With the rise in attacks, most organisations are taking efforts to transform digitally and migrating to cloud. Enterprises are increasingly looking for cloud-native solutions aligned with the rest of the modern IT stack moving to the cloud across business intelligence, applications, databases, data warehouses and infrastructure.
According to the report, 50% of respondents indicated cloud is set to play a major role in backup/recovery strategies, data resiliency, cyber-recovery, and data archive. While organisations are modernizing their data resilience systems, their top 2 expectations are – fully automated, nondisruptive infrastructure updates and automation and recovery orchestration from ransomware, specifically automation to find the most recent recovery point. Currently, most organizations are forced to curate the recovery manually by searching backups, snapshots, and other copies for the latest clean version of an object. (By “object,” we mean a specific file in the file system, database, or table.) Indeed, this is often the longest, most difficult part of cyber-recovery. However, automated or orchestrated curation assists organizations in finding the most recent clean version of any data object even when some objects were clean yesterday and other objects corrupted months ago. Automated curation reduces the manual effort of determining recovery points and can significantly reduce recovery time as well as reduces the manual effort of determining recovery points and reduces recovery time.

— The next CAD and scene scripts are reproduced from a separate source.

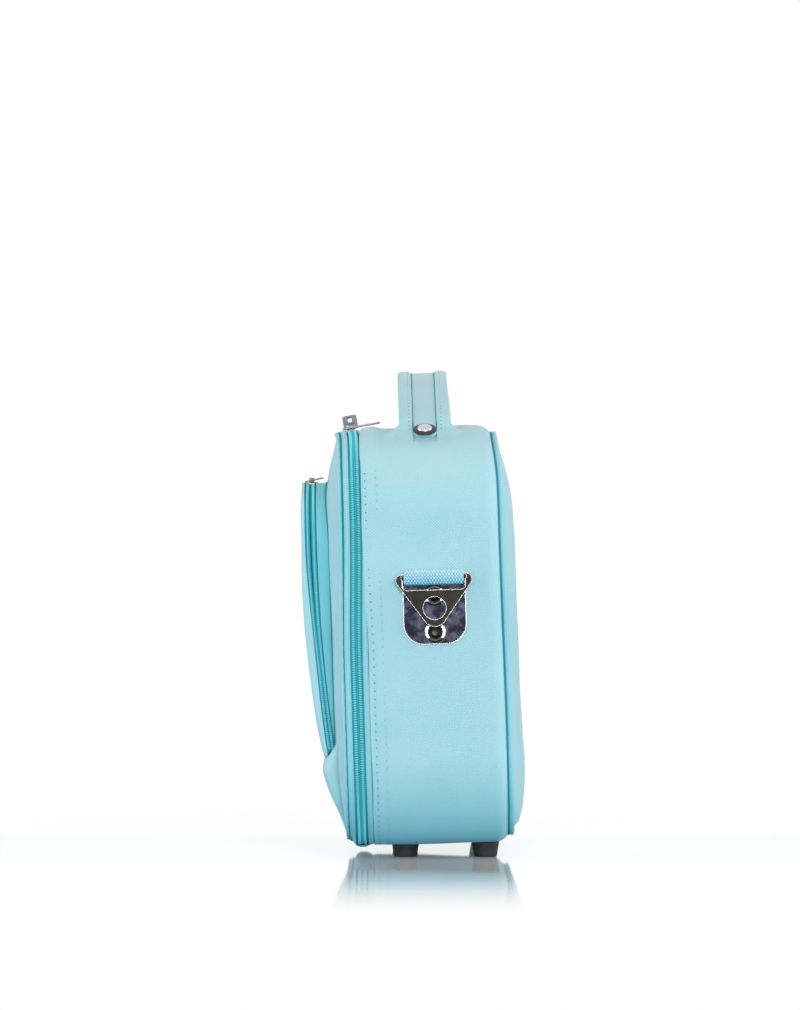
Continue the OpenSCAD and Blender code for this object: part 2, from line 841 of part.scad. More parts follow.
module pocket_zip_tape_rear() {
    color(zip_blue) pocket_zip_band(pocket_tape_in, pk * tape_t, layer_gap - pocket_zip_w / 2,
        -pk * coil_gap / 2, layer_gap);
}

module pocket_zip_coil_rear() {
    color(zip_blue) pocket_zip_band(pocket_tape_in - pk * coil_h - 0.02, pk * coil_h,
        -pk * (coil_gap / 2 + coil_w), -pk * coil_gap / 2, layer_gap);
}

module pocket_zip_tape_front() {
    color(zip_blue) pocket_zip_band(pocket_tape_in, pk * tape_t, pk * coil_gap / 2,
        pocket_zip_w / 2 - layer_gap, fold_clear);
}

module pocket_zip_coil_front() {
    color(zip_blue) pocket_zip_band(pocket_tape_in - pk * coil_h - 0.02, pk * coil_h,
        pk * coil_gap / 2, pk * (coil_gap / 2 + coil_w), fold_clear);
}

module pocket_flap() {
    color(fabric) stand() intersection() {
        difference() {
            pocket_block(0, pocket_foot_y);
            intersection() {
                union() {
                    pocket_block(pocket_wall, pocket_foot_y - 1);
                    behind_zip(pocket_zip_w / 2);
                }
                behind_flap(-pocket_wall);
            }
        }
        behind_flap(0);
        above_fold(fold_clear);
    }
}

module flap_lining() {
    color(lining_grey) stand() difference() {
        intersection() {
            pocket_block(flap_lining_in, flap_lining_foot - half_h);
            behind_flap(-pocket_wall - layer_gap);
        }
        behind_flap(-pocket_wall - layer_gap - lining_t);
    }
}

// The padded cover over the pocket's foot: its side view, with x to the front and y up
module boot_side() {
    polygon([[lid_base_f, boot_foot - half_h], [lid_f + 0.8, boot_foot - half_h], boot_front,
        [fold_p[0] + 1.9, fold_p[1] - 5.4],
        fold_p,
        [lid_f + 4, fold_p[1] + (fold_p[0] - lid_f - 4) * tan(fold_turn)],
        [lid_base_f, fold_p[1] + (fold_p[0] - lid_f - 4) * tan(fold_turn)]]);
    translate(bump_p) circle(bump_r);
}

module pocket_boot() {
    color(fabric) stand() difference() {
        intersection() {
            translate([boot_w / 2, 0, 0]) rotate([0, -90, 0]) linear_extrude(boot_w)
                boot_side();
            translate([0, boot_foot, lid_base_f]) linear_extrude(30)
                rounded_rect(boot_w, body_h - boot_foot, boot_r);
        }
        translate([0, 0, lid_base_f]) dome_body(lid_r0, lid_rise);
    }
}

// Sliders: x runs along the zip, y to the back, z out from the tape

module slider() {
    translate([0, 0, plate_low]) linear_extrude(slider_t) rounded_rect(slider_l, slider_w, 2);
    translate([1.2 - slider_l / 2, coil_gap / 2 + coil_w + 0.2, 0.3])
        cube([slider_l - 2.4, 0.9, plate_low - 0.3 + eps]);
    translate([0, 0, -tape_t - 0.25 - slider_t]) linear_extrude(slider_t)
        rounded_rect(slider_l, zip_w - 1, 2);
    translate([slider_l / 2 - 3.6, 0.15 - coil_gap / 2, -tape_t - 0.25 - eps])
        cube([2.4, coil_gap - 0.3, tape_t + 0.25 + plate_low + 2 * eps]);
    translate([0, bail_w / 2, plate_low + slider_t - eps]) rotate([90, 0, 0]) linear_extrude(bail_w)
        difference() {
            bail_outline(bail_l / 2, bail_open + bail_t);
            bail_outline(bail_l / 2 - bail_leg, bail_open);
        }
}

module bail_outline(half, height) {
    translate([-half, 0]) square([2 * half, height - 1.6]);
    translate([1.6 - half, 0]) square([2 * half - 3.2, height]);
    for (x = [-1, 1]) translate([x * (half - 1.6), height - 1.6]) circle(1.6);
}

module pull() {
    translate([0, 0, -pull_t / 2]) linear_extrude(pull_t) difference() {
        translate([pull_l / 2, 0]) rounded_rect(pull_l, pull_w, 2.2);
        translate([pull_bar + eye_l / 2, 0]) rounded_rect(eye_l, eye_w, 0.5);
        hull() for (x = [pull_bar + eye_l + 3.6, pull_l - 4.4]) translate([x, 0]) circle(1.4);
    }
}

// A pull flopped to the side, with its eye round the bail's outer leg
module side_pull(tilt, turn) {
    translate([bail_l / 2 - bail_leg / 2, 0, pull_z]) rotate([tilt, 0, 0])
        rotate([0, 0, turn]) translate([-leg_in_eye, 0, 0]) pull();
}

// A pull raised along the zip, with its end bar under the bail
module raised_pull() {
    translate([pull_bar / 2 + bail_leg + 0.35 - bail_l / 2, 0, pull_z - 0.05]) rotate([far_roll, 0, 0])
        rotate([0, far_pitch, 0]) rotate([0, 0, 180]) translate([-pull_bar / 2, 0, 0]) pull();
}

module on_main_zip(x) {
    stand() translate([x, half_h - tape_sink, zip_mid]) rotate([-90, 0, 0]) children();
}

module on_pocket_zip() {
    c = arc_c(zip_foot_p, zip_top_p, zip_bow);
    y = pocket_top_y - pocket_tape_in;
    f = c[0] + sqrt(pow(arc_r(zip_foot_p, zip_top_p, zip_bow), 2) - pow(y - c[1], 2));
    stand() translate([pocket_slider_x, y, f]) rotate([-90, 0, 0]) scale(pk) children();
}

module main_slider_near() {
    color(chrome) on_main_zip(slider_x) slider();
}

module main_slider_far() {
    color(chrome) on_main_zip(-slider_x) mirror([1, 0, 0]) slider();
}

module main_pull_near() {
    color(chrome) on_main_zip(slider_x) side_pull(near_tilt, 90);
}

module main_pull_far() {
    color(chrome) on_main_zip(-slider_x) raised_pull();
}

module pocket_slider() {
    color(chrome) on_pocket_zip() slider();
}

module pocket_pull() {
    color(chrome) on_pocket_zip() side_pull(pocket_tilt, pocket_turn);
}

side_gusset();
gusset_board();
body_lining();
back_panel();
back_board();
back_piping();
base_board();
body_strip();
body_zip_tape();
body_zip_coil();
body_hinge_tape();
handle_bands();
handle_strip();
handle_core();
handle_lining();
handle_rivets();
handle_washers();
handle_backing_washers();
feet();
foot_screws();
foot_nuts();
anchor_plates();
anchor_webbing();
anchor_rivets();
anchor_backing_plates();
lid_strip();
lid_zip_tape();
lid_zip_coil();
lid_hinge_tape();
lid_panel();
lid_board();
lid_lining();
lid_piping();
pocket_bellows();
pocket_zip_tape_rear();
pocket_zip_coil_rear();
pocket_boot();
pocket_flap();
flap_lining();
pocket_zip_tape_front();
pocket_zip_coil_front();
main_slider_near();
main_pull_near();
main_slider_far();
main_pull_far();
pocket_slider();
pocket_pull();
strap_ring_right();
strap_ring_left();
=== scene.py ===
import math

import bmesh
import bpy
import numpy as np
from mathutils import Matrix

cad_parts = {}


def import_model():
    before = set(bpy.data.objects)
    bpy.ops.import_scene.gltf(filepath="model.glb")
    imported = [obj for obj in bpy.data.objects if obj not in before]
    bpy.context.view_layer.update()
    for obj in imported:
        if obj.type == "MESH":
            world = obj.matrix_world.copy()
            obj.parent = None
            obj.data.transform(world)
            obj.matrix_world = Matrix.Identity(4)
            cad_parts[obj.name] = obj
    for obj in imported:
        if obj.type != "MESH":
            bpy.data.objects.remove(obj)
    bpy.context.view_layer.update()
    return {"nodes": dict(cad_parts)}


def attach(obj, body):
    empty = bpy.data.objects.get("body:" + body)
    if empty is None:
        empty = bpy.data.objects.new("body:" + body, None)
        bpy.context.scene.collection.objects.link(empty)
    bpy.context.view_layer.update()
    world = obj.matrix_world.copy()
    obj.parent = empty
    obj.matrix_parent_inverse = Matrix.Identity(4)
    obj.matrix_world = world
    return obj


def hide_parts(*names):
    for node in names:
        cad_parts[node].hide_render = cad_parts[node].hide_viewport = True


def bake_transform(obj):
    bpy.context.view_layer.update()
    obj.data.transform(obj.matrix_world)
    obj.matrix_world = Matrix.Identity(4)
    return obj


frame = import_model()
nodes = frame["nodes"]

# Places are given in mm in the case's own upright frame: x across, h above the body's bottom,
# f ahead of the gusset's middle. LEAN is the case's forward lean on its feet.
LEAN = math.radians(1.75)
SIDE_X, SIDE_H, MIDDLE_H = 112.0, 77.5, 133.5
PULL_X = 78.0
TAU = 2 * math.pi


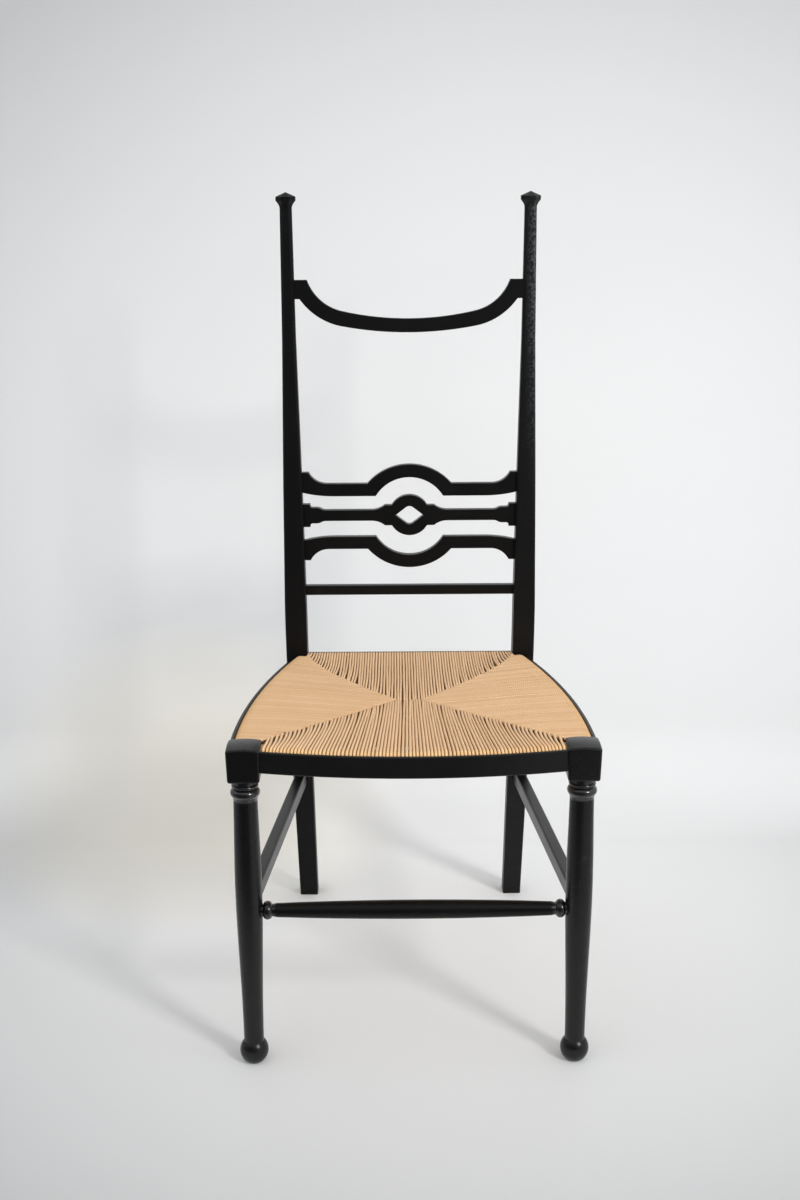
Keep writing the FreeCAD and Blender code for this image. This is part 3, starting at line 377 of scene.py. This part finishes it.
def strand_lines(rail_start, rail_end, bow, outward, path, share, hook, on_top, wave, turn_radius,
                 partings):
    """The middle lines of the strands round one rail, with what is sideways to them, their inset
    from the strip and their share of the way from the strip to the seam.

    In plan a strand leaves the rail square to it and hooks aside near its point of the seam line:
    foot + w * reach * inward + w^n * hook, w being its share of the way to the seam. n is 5, and
    less near a corner, where the strands lie along the block. At a parting the ends draw apart.
    In height it follows the seam line, the top of the rail, a quarter turn, the outer face, a
    second quarter turn and the underside back to the seam line. Where on_top is 1 the strand runs
    a little past the seam line over its neighbours; where it is 0 it dives under them."""
    count = len(share)
    rail_start, rail_end, outward = (np.asarray(place) for place in (rail_start, rail_end, outward))
    p = share[:, None]
    foot = rail_start + (rail_end - rail_start) * p + outward * bow * 4 * p * (1 - p)
    along = (rail_end - rail_start) + outward * bow * 4 * (1 - 2 * p)
    inward = np.stack([-along[:, 1], along[:, 0]], 1)
    inward *= np.sign((inward @ -outward))[:, None] / np.linalg.norm(inward, axis=1)[:, None]

    stray, parting_reach, corner_share = 0.0006, 0.02, 0.10
    aside = hook * (2 * share - 1) + stray * np.random.randn(count)
    for place, width in partings:
        aside += width * np.sign(share - place) * np.exp(-np.abs(share - place) / parting_reach)
    from_corner = np.clip(np.minimum(share, 1 - share) / corner_share, 0, 1)
    power = 1.4 + 3.6 * from_corner[:, None, None]
    dip, towards = meeting(foot, inward, path, aside)
    reach = ((dip - foot) * inward).sum(1)
    hook_end = dip - foot - inward * reach[:, None]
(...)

As these organizations modernize their data resilience, greater emphasis will be on cloud-based applications. Indeed, from this research, the top 4 workload categories anticipated by respondents were cloud related: data centre applications migrated to the cloud, new cloud-native applications, containerized applications, and SaaS applications. This emphasis on cloud applications indicates a need to adopt a more cloud-centric data resilience platform.